Given request - Please write out the material below exactly as given.

Raw data -
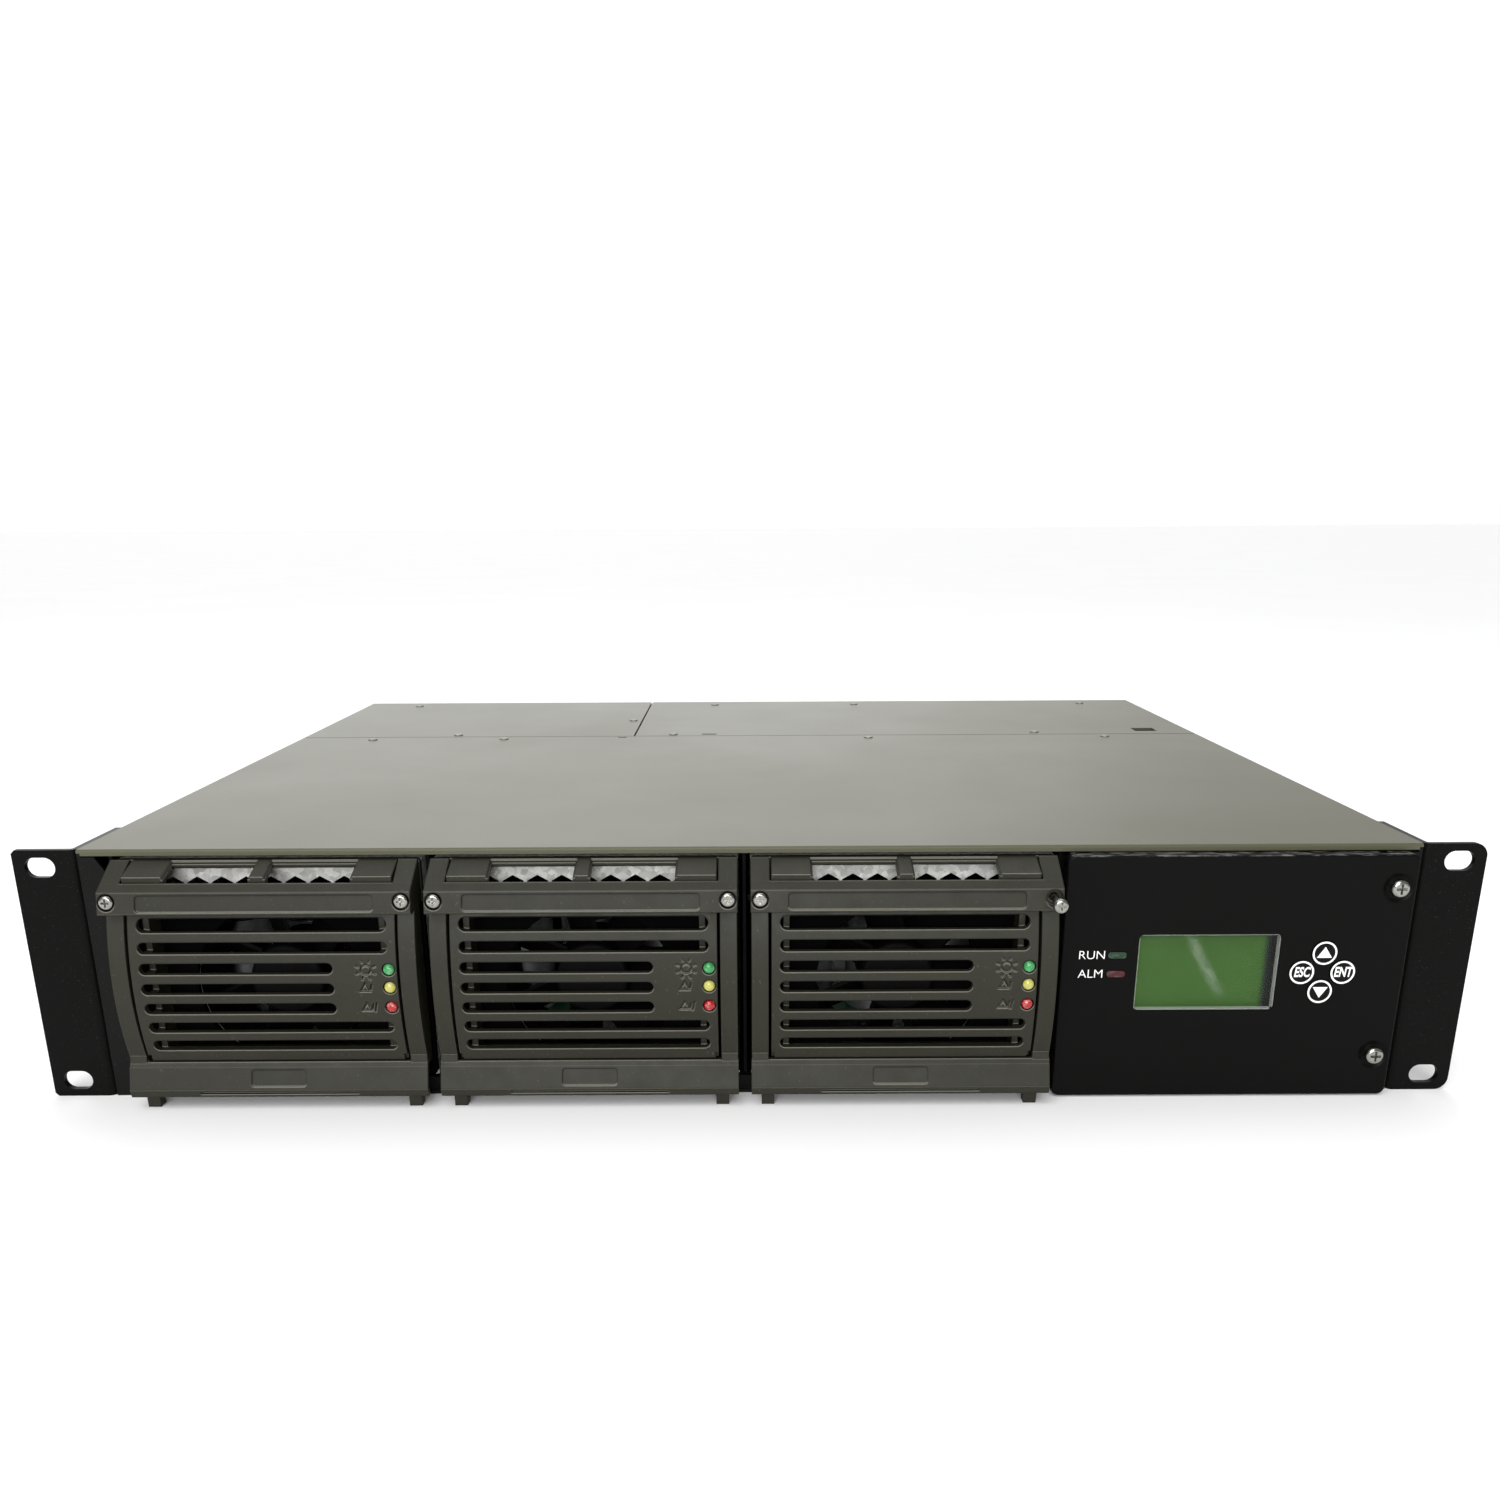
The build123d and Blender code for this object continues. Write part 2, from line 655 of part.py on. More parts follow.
def make_front_grille(number):
    """Moulded front of a module: curved louvre face, window roof, back frame and hinge lugs."""
    x = bay_centre(number)
    inner_edge = rib_x - rib_wall / 2
    outer_edge = rib_x + rib_wall / 2
    spans = ((-grille_half - 1, -outer_edge), (-inner_edge, inner_edge), (outer_edge, grille_half + 1))
    body = grille_profile(x - grille_half, 0)
    hollows = [(grille_profile(x + left, grille_wall), right - left) for left, right in spans]
    symbols = lamp_symbols(x)
    with BuildPart() as grille:
        extrude(body, amount=2 * grille_half)
        # Hollow the body, leaving two upright ribs that frame the air path
        for hollow, width in hollows:
            extrude(hollow, amount=width, mode=Mode.SUBTRACT)
        # Back plate on the steel case: a duct to the fan, cut off at the foot, and one to the vents
        with BuildSketch(facing(0.5)):
            with Locations((x, level((7.4 + 84.6) / 2))):
                RectangleRounded(2 * 50.2, 84.6 - 7.4, 1.5)
            with Locations((x, level(fan_level))):
                Circle(fan_radius - 0.3, mode=Mode.SUBTRACT)
            with Locations((x, level((7.4 + duct_bottom) / 2))):
                Rectangle(2 * fan_radius + 2, duct_bottom - 7.4)
            with Locations((x, level((vent_duct_bottom + 82.4) / 2))):
                Rectangle(2 * 39.4, 82.4 - vent_duct_bottom, mode=Mode.SUBTRACT)
            for sign in (-1, 1):
                with Locations((x + sign * lock_x, level(lock_level))):
                    Circle(2.3, mode=Mode.SUBTRACT)
        extrude(amount=-2)
        # Air slots, shorter where the lamps and their symbols stand
        with BuildSketch(facing(-20)):
            for row in range(-3, 4):
                length = 63.0 if abs(row) < 2 else 81.0
                centre = x - 9.1 if abs(row) < 2 else x
                height = top_slot_height if row == 3 else slot_height
                raised = (height - slot_height) / 2
                with Locations((centre, level(middle_level + row * slot_pitch + raised))):
                    SlotOverall(length, height)
            for height in led_levels:
                with Locations((x + led_x, level(height))):
                    Circle(led_radius + 0.25)
        extrude(amount=-(20 + face_edge + 1.6), mode=Mode.SUBTRACT)
        # Two windows in the roof, in a panel set slightly below the end blocks and the middle rib
        for sign in (-1, 1):
            with BuildSketch(side(x + sign * 16.4 - 14.2)):
                with BuildLine():
                    Polyline((depth(-9.4), level(80.5)), (depth(-9.4), level(90)), (depth(-0.4), level(90)),
                             (depth(-0.4), level(83.9)), close=True)
                make_face()
            extrude(amount=28.4, mode=Mode.SUBTRACT)
            block((x + sign * 16.4 - 13.6, x + sign * 16.4 + 13.6), (-9.4, -1.4), (78, 90), Mode.SUBTRACT)
            # Hinge lug
            with BuildSketch(side(x + sign * 40.1 - 1.8)):
                with BuildLine():
                    Polyline((depth(-7), level(4.9)), (depth(-1), level(6.9)), (depth(2.5), level(7.6)),
                             (depth(2.5), level(18.6)), (depth(-5), level(18.9)), (depth(-9), level(9.1)),
                             close=True)
                make_face()
                with Locations((depth(pivot_depth), level(pivot_level))):
                    Circle(2.6)
                    Circle(pin_radius + 0.02, mode=Mode.SUBTRACT)
            extrude(amount=3.6)
        extrude(symbols, amount=-2.6, mode=Mode.SUBTRACT)
        for sign in (-1, 1):
            corner = (x + sign * (grille_half - 1.1), x + sign * (grille_half + 1.1))
            block((min(corner), max(corner)), (-11, -8), (16, 19.6), Mode.SUBTRACT)
    save(grille.part, f"front_grille_{number}")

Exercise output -
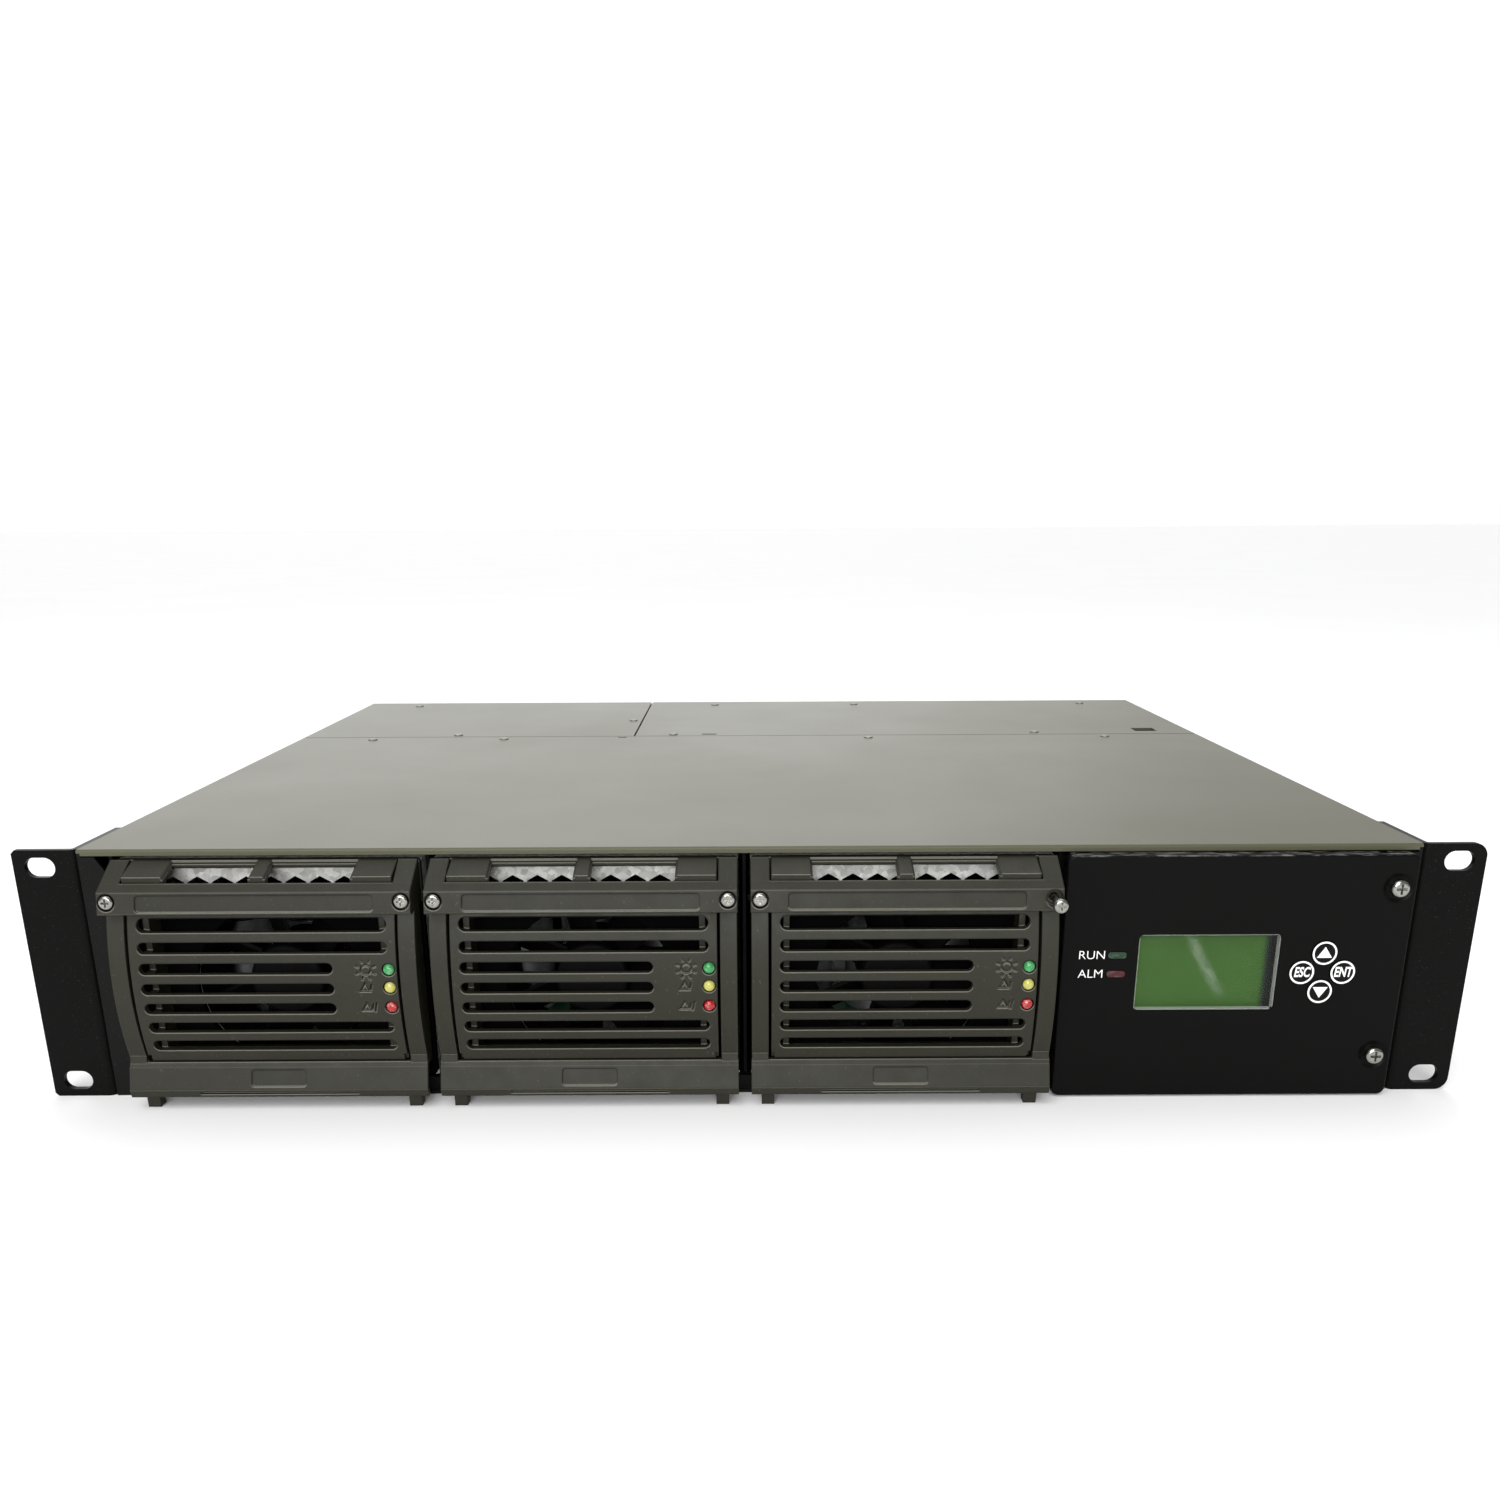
The build123d and Blender code for this object continues. Write part 2, from line 655 of part.py on. More parts follow.
def make_front_grille(number):
    """Moulded front of a module: curved louvre face, window roof, back frame and hinge lugs."""
    x = bay_centre(number)
    inner_edge = rib_x - rib_wall / 2
    outer_edge = rib_x + rib_wall / 2
    spans = ((-grille_half - 1, -outer_edge), (-inner_edge, inner_edge), (outer_edge, grille_half + 1))
    body = grille_profile(x - grille_half, 0)
    hollows = [(grille_profile(x + left, grille_wall), right - left) for left, right in spans]
    symbols = lamp_symbols(x)
    with BuildPart() as grille:
        extrude(body, amount=2 * grille_half)
        # Hollow the body, leaving two upright ribs that frame the air path
        for hollow, width in hollows:
            extrude(hollow, amount=width, mode=Mode.SUBTRACT)
        # Back plate on the steel case: a duct to the fan, cut off at the foot, and one to the vents
        with BuildSketch(facing(0.5)):
            with Locations((x, level((7.4 + 84.6) / 2))):
                RectangleRounded(2 * 50.2, 84.6 - 7.4, 1.5)
            with Locations((x, level(fan_level))):
                Circle(fan_radius - 0.3, mode=Mode.SUBTRACT)
            with Locations((x, level((7.4 + duct_bottom) / 2))):
                Rectangle(2 * fan_radius + 2, duct_bottom - 7.4)
            with Locations((x, level((vent_duct_bottom + 82.4) / 2))):
                Rectangle(2 * 39.4, 82.4 - vent_duct_bottom, mode=Mode.SUBTRACT)
            for sign in (-1, 1):
                with Locations((x + sign * lock_x, level(lock_level))):
                    Circle(2.3, mode=Mode.SUBTRACT)
        extrude(amount=-2)
        # Air slots, shorter where the lamps and their symbols stand
        with BuildSketch(facing(-20)):
            for row in range(-3, 4):
                length = 63.0 if abs(row) < 2 else 81.0
                centre = x - 9.1 if abs(row) < 2 else x
                height = top_slot_height if row == 3 else slot_height
                raised = (height - slot_height) / 2
                with Locations((centre, level(middle_level + row * slot_pitch + raised))):
                    SlotOverall(length, height)
            for height in led_levels:
                with Locations((x + led_x, level(height))):
                    Circle(led_radius + 0.25)
        extrude(amount=-(20 + face_edge + 1.6), mode=Mode.SUBTRACT)
        # Two windows in the roof, in a panel set slightly below the end blocks and the middle rib
        for sign in (-1, 1):
            with BuildSketch(side(x + sign * 16.4 - 14.2)):
                with BuildLine():
                    Polyline((depth(-9.4), level(80.5)), (depth(-9.4), level(90)), (depth(-0.4), level(90)),
                             (depth(-0.4), level(83.9)), close=True)
                make_face()
            extrude(amount=28.4, mode=Mode.SUBTRACT)
            block((x + sign * 16.4 - 13.6, x + sign * 16.4 + 13.6), (-9.4, -1.4), (78, 90), Mode.SUBTRACT)
            # Hinge lug
            with BuildSketch(side(x + sign * 40.1 - 1.8)):
                with BuildLine():
                    Polyline((depth(-7), level(4.9)), (depth(-1), level(6.9)), (depth(2.5), level(7.6)),
                             (depth(2.5), level(18.6)), (depth(-5), level(18.9)), (depth(-9), level(9.1)),
                             close=True)
                make_face()
                with Locations((depth(pivot_depth), level(pivot_level))):
                    Circle(2.6)
                    Circle(pin_radius + 0.02, mode=Mode.SUBTRACT)
            extrude(amount=3.6)
        extrude(symbols, amount=-2.6, mode=Mode.SUBTRACT)
        for sign in (-1, 1):
            corner = (x + sign * (grille_half - 1.1), x + sign * (grille_half + 1.1))
            block((min(corner), max(corner)), (-11, -8), (16, 19.6), Mode.SUBTRACT)
    save(grille.part, f"front_grille_{number}")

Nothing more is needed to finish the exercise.